The troubles began shortly after I had converted to the cause. It was early 2013 when I first became an owner and experimented with its peer-to-peer methods of moving scarce packets of information in a secure way. No name, no bank, no mediating institution. Just pure monetary trade.
That’s it, I thought, a stateless money. People had been trying to achieve this since the early 1990s but without luck. The systems kept getting hacked. Or they were run by a private company with a proprietor who ran off with the money.
The significance was even greater. For thousands of years, governments have controlled money. Sometimes they even bragged that money itself was created by the state—obviously untrue if you look at the history. In any case, seizing the money was always and everywhere the first priority of regimes, and that is precisely where the problems begin.
The theorist F.A. Hayek in 1976 posited a different system, something run entirely outside the purview of governments. He speculated about a commodified basket of goods that could be turned into tradable assets. The government could have its money, but the private sector would use something more reliable.
He wrote too early to imagine digital assets. But with bitcoin, we seemed to have solved the problem of hacking. And because it ran on a ledger called the blockchain—a public ledger that no one company controlled—it solved the problem of corruption. Its double-key cryptography made transactions secure from prying eyes. And its strict limits on the rate of creation meant the value could only go higher.
Not only that, but the inventors of the system thought through the incentives too. If you volunteered computing power to host the blockchain, confirming transactions as they came in, you would be rewarded with newly created coins. They called this mining, as an homage to the gold standard. Genius!
Seeing all this come together, I wrote my first article that celebrated this new thing in February 2013.
It was later that year that the Treasury Department lowered the boom on who could and could not exchange dollars for bitcoin. Only approved exchanges can do that. The edict came in a single-page PDF. Instantly, thousands of start-up businesses were criminalized and destroyed. Getting such approvals was way too expensive.
Overnight, governments controlled the on-ramps and off-ramps to the system, with the aim of surveilling the entire system.
That was disorienting, but we still had the bitcoin ecosystem itself. So long as you stayed within it, the thing could grow and compete with government monies. We were still in good shape.
But there was one sticking point. It had to do with the protocol itself, which had temporarily frozen the digital size of blocks that could be added to the ledger, if only to prevent spam in the early days. If the system was to scale to meet the needs of trade, these blocks would need to be expanded.
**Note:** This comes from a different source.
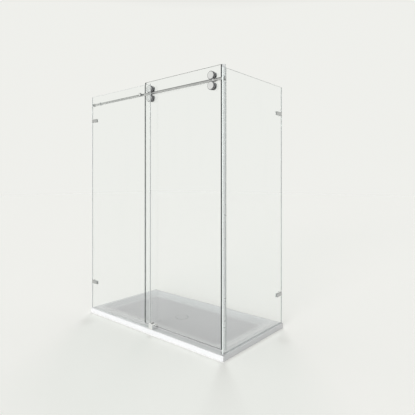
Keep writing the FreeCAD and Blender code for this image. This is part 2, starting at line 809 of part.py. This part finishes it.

And grow it did, as more and more businesses started accepting the token while customers were downloading wallets and even accepting payment in it.
This takes us to 10 years ago, when suddenly a controversy arose within the community. Some very powerful people in charge of developing the underlying code decided that they did not want the block size to expand. They did not want to scale. They did not want adoption. They did not want merchants to accept it.
This boggled my mind. How can the whole theory and reason for the existence of bitcoin be flipped on its head? Something was going on, but it took me years to figure it out.
Meanwhile, of course, the system slowed down even to a snail’s pace. It would take days to get a transaction confirmed. This was because you had to wait in line. The blocks were so small and the demand so high that the entire system was severely throttled. And not only that, the sheer expense of sending became egregiously unaffordable, like a luxury good.
And yet, all the while, the oligarchs of the system said that all of this is just fine. It’s working as promised. Besides, they said, they are working on a second-layer technology that would solve all the seeming problems. That it was not secure and not really democratic like the base currency was merely a reflection of how new it really was.
Meanwhile, these same people were telling everyone not to sell because the price was headed to the millions, many millions. They would all soon be rich. Just hang in there.
The price ebbed and flowed, sometimes crashing by half and then recovering again. Unstable doesn’t quite describe it. It was obviously not useful as a store of value in any case. The only investable dollars in this system were discretionary, unless you were a crazy person.
Today, we are looking at a severely broken system that serves the cause of state surveillance better than anything in history. If your wallet’s public key is ever matched to a single transaction—something that courts can demand very easily—every transaction you have ever made becomes visible to the authorities or anyone else.
Banks typically keep records for three years or seven at most. Bitcoin transactions are forever. Authorities can trace back your sending and receiving records to 2009, and they will be able to do this until the end of time. It’s the absolute abolition of all financial privacy.
The shock to me personally in discovering this has been indescribable. Clearly I had let my enthusiasm for a technology outrun my rational skepticism—not a wholly unusual problem in our time.
To be sure, there are other coins out there that avoid some of these problems. Some are fast and low-expense. There are privacy coins that prevent tracing and surveillance, but these are not allowed to be traded on regulated platforms.
I was looking through the website of the Bank for International Settlements and found a blueprint for how they will use the blockchain to tokenize not only money but all existing property. It’s what they describe as a financial architecture for the rest of the 21st century.
Don’t you find it remarkable? I do. What is the lesson here? It shows you just how voracious is the appetite of governments to control our money and lives. It further serves as an example of the fact that it is a good idea to read the fine print and imagine all the ways in which promises of utopia can go wrong.
Above all, the story of bitcoin underscores a key point: Freedom cannot come from a technical change. It only happens with a population-wide commitment to an ideal and a willingness to stand up and fight for it. There is no magic invention that can substitute for that.